In the end, Patrick babysat the girls in the flat, while James and Ella went out for dinner together and talked a lot more. And then when James and Ella got home, they played poker with Patrick, and James put his Maine-gained skills into practice and thrashed both of them, ending up with a hundred and thirty-seven extra-long matches to Patrick’s three and Ella’s ten.
* * *
James looked out of the windows towards the park. He wasn’t appreciating the view as much as usual. You couldn’t pass an entire Sunday evening just sitting on a sofa. He hadn’t planned anything this evening, imagining that he’d be grateful for some peace and quiet after Ella, Patrick and the girls had left. But now they’d been gone for fifteen minutes and the flat, and the rest of the day, just felt remarkably empty.
Right. He was going to call Cassie. Let her know how yesterday had gone and ask her how she was.
No. He was going to text her. He couldn’t deal with any more emotion this weekend.
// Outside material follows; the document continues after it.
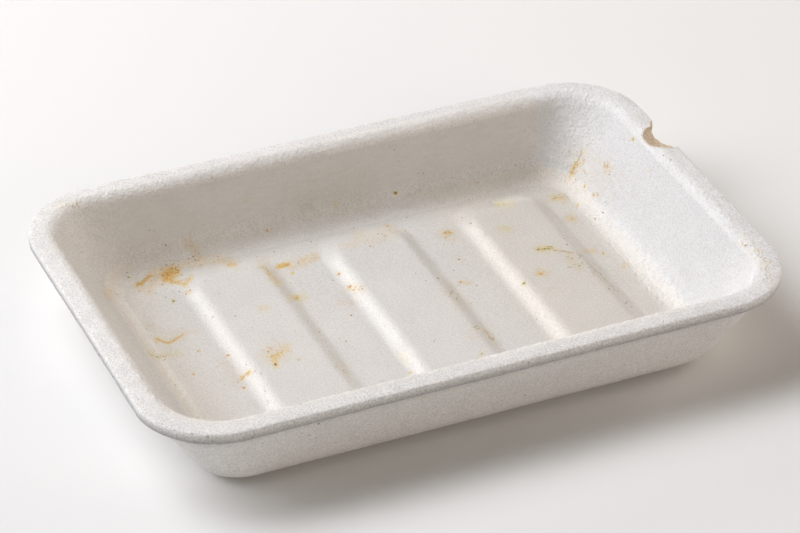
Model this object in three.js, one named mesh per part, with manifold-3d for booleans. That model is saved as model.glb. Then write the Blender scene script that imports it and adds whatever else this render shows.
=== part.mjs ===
// A shallow foam food tray: an open shell with sloping walls, a rounded rim
// turned out all round, three low flat-topped ribs pressed up from its floor,
// and one bite torn out of the rim.
//
// Millimetres, +Z up. X runs along the tray and Y across it. The origin is on
// the table, under the middle of the tray.

import * as THREE from 'three';
import { mergeVertices } from 'three/addons/utils/BufferGeometryUtils.js';
import Module from 'manifold-3d';

// ---- Driving dimensions ----

const TRAY = {
  length: 210, // over the rim
  width: 142.4, // over the rim
  height: 29.8, // table to the top of the rim
  foam: 4.2, // thickness of the floor and the walls
};

// The walls lean outwards. Their slope is measured from the floor, in degrees.
// The foam grows a little thicker towards the rim, so the outer faces lean more.
const END_WALL = { inside: 55, outside: 54 };
const SIDE_WALL = { inside: 73, outside: 71 };
const FOOT_RADIUS = 5.4; // inside fillet between the floor and the walls

const RIM = {
  top: 4.9, // from the outer edge to the inner edge of the level top
  level: 1.6, // width of the level top
  innerRadius: 4, // round edge from the rim down into the wall
  outerRadius: 0.6, // crisp edge from the rim down to its outer face
  crown: 8, // slope of the rounded top where it meets that edge, degrees
  lip: 3.6, // thickness of the turned-out lip
  lipRadius: 0.4, // lower edge of the lip
};

// Corner radii, seen from above
const RIM_CORNER = 25.5; // outer edge of the rim
const FOOT_CORNER = 12; // edge of the flat floor
const WALL_CORNER = 20; // outer face of the wall, under the lip
const BASE_CORNER = 10; // edge of the flat underside
const BASE_SHIFT = -1.8; // the underside sits this far along X from the rim's middle

const RIBS = {
  count: 3,
  pitch: 47.8,
  middle: 4.8, // the row of ribs sits a little towards +X
  width: 26.8, // between the middles of its two slopes
  length: 88, // the same, across the tray
  height: 2.6,
  slope: 7, // width of the S-shaped slope along its two long sides
  endSlope: 11, // the same at its two ends
  corner: 6, // plan corner radius, at the middle of the slope
};

// The bite is torn out of the rim at the +X end, towards +Y, in two scoops.
// Each is measured from the rim's outer edge and top.
const BITE_SCOOPS = [
  { out: 1.8, along: 29.4, up: -1.9, reach: [4.9, 7.1, 4.4], turn: 2 },
  { out: 0.4, along: 24.7, up: 1.9, reach: [9.9, 8.2, 4.9], turn: -12 },
];

// ---- Mesh fineness ----

const CORNER_STEPS = 9; // round each corner of a ring
const END_STEPS = 5; // along each straight end of a ring
const SIDE_STEPS = 8; // along each straight side of a ring
const FOOT_STEPS = 5;
const EDGE_STEPS = 5;
const CROWN_STEPS = 4;
const RIB_SLOPE_STEPS = 5;
const RIB_CORNER_STEPS = 5;
const SCOOP_DETAIL = 4;

const FLOOR = TRAY.foam; // height of the inside floor

const { sin, cos, PI, max } = Math;
const radians = THREE.MathUtils.degToRad;
const mix = THREE.MathUtils.lerp;

const wasm = await Module();
wasm.setup();

// ---- Cross-section of the shell ----

// Points of an arc as { inset, z }, where inset is measured inwards from the
// rim's outer edge. The angle turns from straight up (0) towards the outside.
function arc(inset, z, radius, from, to, steps) {
  const points = [];
  for (let i = 0; i <= steps; i++) {
    const angle = mix(from, to, i / steps);
    points.push({ inset: inset - radius * sin(angle), z: z + radius * cos(angle) });
  }
  return points;
}

// The section of one wall and its rim, from the inside floor over the rim and
// down to the underside. Both kinds of wall give the same number of points.
function wallSection({ inside, outside }) {
  const slope = radians(inside);
  const outerSlope = radians(outside);
  const crown = radians(RIM.crown);
  const rise = TRAY.height - FLOOR;
  const radii = FOOT_RADIUS + RIM.innerRadius;

  // The straight of the wall is tangent to the foot fillet and the rim's edge.
  const run = ((rise - radii) * cos(slope) + radii) / sin(slope);
  const foot = RIM.top + run;
  const outerFoot = FOOT_RADIUS + TRAY.foam;

  // The outer face of the wall runs up from the foot to the lip's underside.
  const lipBottom = TRAY.height - RIM.lip;
  const wallStart = {
    inset: foot - outerFoot * sin(outerSlope),
    z: FLOOR + FOOT_RADIUS - outerFoot * cos(outerSlope),
  };
  const crease = wallStart.inset - (lipBottom - wallStart.z) / Math.tan(outerSlope);

  const crownTop = RIM.top - RIM.level;
  const crownRun = crownTop - RIM.outerRadius * (1 - sin(crown));
  const crownRadius = crownRun / sin(crown);
  const edgeTop = TRAY.height - crownRadius * (1 - cos(crown)) - RIM.outerRadius * cos(crown);

  return [
    ...arc(foot, FLOOR + FOOT_RADIUS, FOOT_RADIUS, PI, PI - slope, FOOT_STEPS),
    ...arc(RIM.top, TRAY.height - RIM.innerRadius, RIM.innerRadius, -slope, 0, EDGE_STEPS),
    ...arc(crownTop, TRAY.height - crownRadius, crownRadius, 0, crown, CROWN_STEPS),
    ...arc(RIM.outerRadius, edgeTop, RIM.outerRadius, crown, PI / 2, EDGE_STEPS).slice(1),
    ...arc(RIM.lipRadius, lipBottom + RIM.lipRadius, RIM.lipRadius, PI / 2, PI, 2),
    { inset: crease, z: lipBottom, under: true },
    ...arc(foot, FLOOR + FOOT_RADIUS, outerFoot, PI - outerSlope, PI, FOOT_STEPS)
      .map((point) => ({ ...point, under: true })),
  ];
}

// ---- Rings and lofts ----

// A closed ring of points: a rectangle with round corners, anticlockwise from
// above. Its height may differ between the ends and the sides, and then it
// changes smoothly round each corner.
function roundedRing({
  halfX, halfY, corner, zEnd, zSide, cornerSteps, endSteps, sideSteps, shiftX = 0,
}) {
  const points = [];
  for (let quarter = 0; quarter < 4; quarter++) {
    const signX = quarter === 0 || quarter === 3 ? 1 : -1;
    const signY = quarter < 2 ? 1 : -1;
    const fromEnd = quarter % 2 === 0;
    for (let i = 0; i <= cornerSteps; i++) {
      const angle = (fromEnd ? i : cornerSteps - i) * (PI / 2 / cornerSteps);
      const share = sin(angle) ** 2;
      points.push(new THREE.Vector3(
        shiftX + signX * (halfX - corner + corner * cos(angle)),
        signY * (halfY - corner + corner * sin(angle)),
        mix(zEnd, zSide, share),
      ));
    }
    const start = points.at(-1);
    const end = start.clone();
    if (fromEnd) end.x = 2 * shiftX - start.x;
    else end.y = -start.y;
    const steps = fromEnd ? sideSteps : endSteps;
    for (let i = 1; i < steps; i++) points.push(start.clone().lerp(end, i / steps));
  }
  return points;
}

// A closed solid through a list of rings with equally many points. The first
// ring is capped facing up and the last one facing down.
function loft(rings) {
  const size = rings[0].length;
  const positions = rings.flat().flatMap((point) => point.toArray());
  const index = [];
  for (let k = 0; k + 1 < rings.length; k++) {
    for (let i = 0; i < size; i++) {
      const a = k * size + i;
      const b = k * size + ((i + 1) % size);
      index.push(a, a + size, b, b, a + size, b + size);
    }
  }
  const outline = rings[0].map((point) => new THREE.Vector2(point.x, point.y));
  const last = (rings.length - 1) * size;
  for (const [a, b, c] of THREE.ShapeUtils.triangulateShape(outline, [])) index.push(a, b, c);
  const base = rings.at(-1).map((point) => new THREE.Vector2(point.x, point.y));
  for (const [a, b, c] of THREE.ShapeUtils.triangulateShape(base, [])) {
    index.push(last + c, last + b, last + a);
  }
  const geometry = new THREE.BufferGeometry();
  geometry.setAttribute('position', new THREE.Float32BufferAttribute(positions, 3));
  geometry.setIndex(index);
  return geometry;
}

// ---- Pieces of the shape ----

// The corner radius of a ring. Round the rim it follows the outer edge at an
// even distance, and from there it narrows evenly towards the foot.
function cornerRadius(inset, deepest, under) {
  if (under) return mix(WALL_CORNER, BASE_CORNER, inset / deepest);
  if (inset < RIM.top) return RIM_CORNER - inset;
  return mix(RIM_CORNER - RIM.top, FOOT_CORNER, (inset - RIM.top) / (deepest - RIM.top));
}

function shellGeometry() {
  const ends = wallSection(END_WALL);
  const sides = wallSection(SIDE_WALL);
  const deepest = max(ends[0].inset, sides[0].inset);
  return loft(ends.map((end, k) => roundedRing({
    halfX: TRAY.length / 2 - end.inset,
    halfY: TRAY.width / 2 - sides[k].inset,
    shiftX: end.under ? BASE_SHIFT * (1 - end.z / TRAY.height) : 0,
    corner: cornerRadius(max(end.inset, sides[k].inset), deepest, end.under),
    zEnd: end.z,
    zSide: sides[k].z,
    cornerSteps: CORNER_STEPS,
    endSteps: END_STEPS,
    sideSteps: SIDE_STEPS,
  })));
}

// How much smaller a slope's lower face is than its upper one, on each side,
// so that foam of the given thickness lies between them.
function shrink(slope, foam) {
  const steepest = Math.atan((PI / 2) * (RIBS.height / slope));
  return foam * Math.tan(steepest / 2);
}

// A low block with an S-shaped slope all round, standing on the height z. The
// solid reaches down below z by its skirt. Under a rib, the hollow is the same
// block made smaller by the foam that lies over it.
function ribGeometry(x, z, skirt, foam = 0) {
  const ring = (share, height) => roundedRing({
    halfX: RIBS.width / 2 + share * RIBS.slope - shrink(RIBS.slope, foam),
    halfY: RIBS.length / 2 + share * RIBS.endSlope - shrink(RIBS.endSlope, foam),
    corner: RIBS.corner + share * RIBS.slope,
    zEnd: height,
    zSide: height,
    cornerSteps: RIB_CORNER_STEPS,
    endSteps: 1,
    sideSteps: 1,
  });
  const rings = [];
  for (let i = 0; i <= RIB_SLOPE_STEPS; i++) {
    const t = i / RIB_SLOPE_STEPS;
    rings.push(ring(t - 0.5, z + RIBS.height * (0.5 + 0.5 * cos(PI * t))));
  }
  rings.push(ring(0.5, z - skirt));
  return loft(rings).translate(x, 0, 0);
}

function biteGeometry({ out, along, up, reach, turn }) {
  const scoop = new THREE.IcosahedronGeometry(1, SCOOP_DETAIL);
  scoop.scale(...reach);
  scoop.rotateZ(radians(turn));
  return scoop.translate(TRAY.length / 2 + out, along, TRAY.height + up);
}

// ---- Joins and cuts ----

function solidFrom(geometry) {
  const bare = geometry.clone();
  bare.deleteAttribute('normal');
  bare.deleteAttribute('uv');
  const merged = mergeVertices(bare, 1e-4);
  return new wasm.Manifold(new wasm.Mesh({
    numProp: 3,
    vertProperties: Float32Array.from(merged.attributes.position.array),
    triVerts: Uint32Array.from(merged.index.array),
  }));
}

function geometryFrom(solid) {
  const { vertProperties, triVerts } = solid.getMesh();
  const geometry = new THREE.BufferGeometry();
  geometry.setAttribute('position', new THREE.BufferAttribute(vertProperties, 3));
  geometry.setIndex(new THREE.BufferAttribute(triVerts, 1));
  geometry.computeVertexNormals();
  return geometry;
}

// The floor keeps its thickness under a rib, so the underside has a hollow
// that follows the rib's top at the foam's thickness.
function trayGeometry() {
  let tray = solidFrom(shellGeometry());
  for (let i = 0; i < RIBS.count; i++) {
    const x = RIBS.middle + (i - (RIBS.count - 1) / 2) * RIBS.pitch;
    tray = tray.add(solidFrom(ribGeometry(x, FLOOR, 1)));
    tray = tray.subtract(solidFrom(ribGeometry(x, 0, 1, TRAY.foam)));
  }
  for (const scoop of BITE_SCOOPS) tray = tray.subtract(solidFrom(biteGeometry(scoop)));
  return geometryFrom(tray);
}

// ---- The part ----

const foam = new THREE.MeshStandardMaterial({ color: 0xe4e0da, roughness: 0.85, metalness: 0 });

const tray = new THREE.Mesh(trayGeometry(), foam);
tray.name = 'tray';

const part = new THREE.Group();
part.add(tray);

export default part;
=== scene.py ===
"""A used foam food tray: ribbed floor, sloping walls, turned-out rim, one bite torn out of it."""

from itertools import chain, product
from math import atan, cos, pi, radians, sin, tan

import bmesh
import bpy
import numpy as np
from mathutils import Matrix, Vector, kdtree
from mathutils.bvhtree import BVHTree


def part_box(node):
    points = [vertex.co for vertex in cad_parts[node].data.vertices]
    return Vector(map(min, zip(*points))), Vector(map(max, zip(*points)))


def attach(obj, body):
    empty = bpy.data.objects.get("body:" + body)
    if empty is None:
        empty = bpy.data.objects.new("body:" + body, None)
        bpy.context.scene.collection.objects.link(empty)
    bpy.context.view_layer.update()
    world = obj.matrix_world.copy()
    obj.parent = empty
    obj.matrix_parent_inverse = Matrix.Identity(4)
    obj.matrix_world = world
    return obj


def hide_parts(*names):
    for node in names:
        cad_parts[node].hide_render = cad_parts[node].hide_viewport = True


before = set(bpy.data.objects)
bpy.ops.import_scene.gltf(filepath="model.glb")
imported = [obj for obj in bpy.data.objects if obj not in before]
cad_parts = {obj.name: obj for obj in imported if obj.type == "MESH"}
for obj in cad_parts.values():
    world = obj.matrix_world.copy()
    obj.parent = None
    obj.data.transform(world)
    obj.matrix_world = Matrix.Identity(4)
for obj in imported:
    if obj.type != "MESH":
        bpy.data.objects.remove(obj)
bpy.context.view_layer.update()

MM = 0.001
SEED = 11

# ---- Dimensions in millimetres, in the row frame ----

LOW, HIGH = (np.array(corner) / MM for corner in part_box("tray"))
LENGTH, WIDTH, HEIGHT = HIGH - LOW
FOAM = 4.2  # thickness of the floor and the walls
FLOOR = FOAM
END_WALL = {"inside": radians(55), "outside": radians(54)}  # slopes from the floor
SIDE_WALL = {"inside": radians(73), "outside": radians(71)}
FOOT_RADIUS = 5.4
RIM_TOP, RIM_LEVEL = 4.9, 1.6  # from the outer edge to the level top's inner edge; its width
RIM_INNER_RADIUS, RIM_OUTER_RADIUS = 4.0, 0.6
RIM_CROWN = radians(8)  # how far the top turns down towards its outer edge
LIP, LIP_RADIUS = 3.6, 0.4
RIM_CORNER, FOOT_CORNER = 25.5, 12.0
WALL_CORNER, BASE_CORNER = 20.0, 10.0
BASE_SHIFT = -1.8  # of the underside along X

RIB_COUNT, RIB_PITCH, RIB_MIDDLE = 3, 47.8, 4.8
RIB_WIDTH, RIB_LENGTH, RIB_HEIGHT = 26.8, 88.0, 2.6
RIB_SLOPE, RIB_END_SLOPE, RIB_CORNER = 7.0, 11.0, 6.0
RIBS = [RIB_MIDDLE + (i - (RIB_COUNT - 1) / 2) * RIB_PITCH for i in range(RIB_COUNT)]

# Scoops of the bite: place from the rim's outer edge and top, reach, turn
BITE_SCOOPS = [
    {"out": 1.8, "along": 29.4, "up": -1.9, "reach": (4.9, 7.1, 4.4), "turn": 2},
    {"out": 0.4, "along": 24.7, "up": 1.9, "reach": (9.9, 8.2, 4.9), "turn": -12},
]

# ---- The photograph's camera ----

PHOTO_SIZE = (800, 533)
FOCAL_PX = 3634.0
CAMERA_AT = Vector((-377.65, -861.35, 647.96))  # mm
CAMERA_LOOKS = Vector((0.33362, 0.76259, -0.55421))


def look_matrix(direction):
    return direction.to_track_quat("-Z", "Y").to_matrix()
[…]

He really, really missed her.
He wished so much that they could be together. But they couldn’t be. Cassie wanted children. And babies needed to be adored andwantedby both their parents. Like Ella’s girls. And not like Leonie. Babies should never be let down in any way by the adults in their lives.
Of course, if he and Cassie got together and tried for a baby, maybe it wouldn’t happen. But that would be awful too. Cassie would be devastated, and James… wouldn’t be.
Yep. Best just to stay in touch in a relatively distant way.
Hi Cassie. Thanks so much for the chat yesterday. The one step at a time thing really worked. I got through the whole day and, to my surprise, it was great. Ella and I have got a lot closer again. We talked a lot about Leonie. Thank you. Demon slaying works… Planning to talk properly to my friends more too. How are things with you? What have you been up to? How are the animals? Laura? Dina? Jx
And now he was going to see if Matt and their friend Josh were up for a quick Sunday pint. Since they were his actual best friends and he had not had sex with them, nor was he wondering whether he would or would not ever want to try for a baby with them.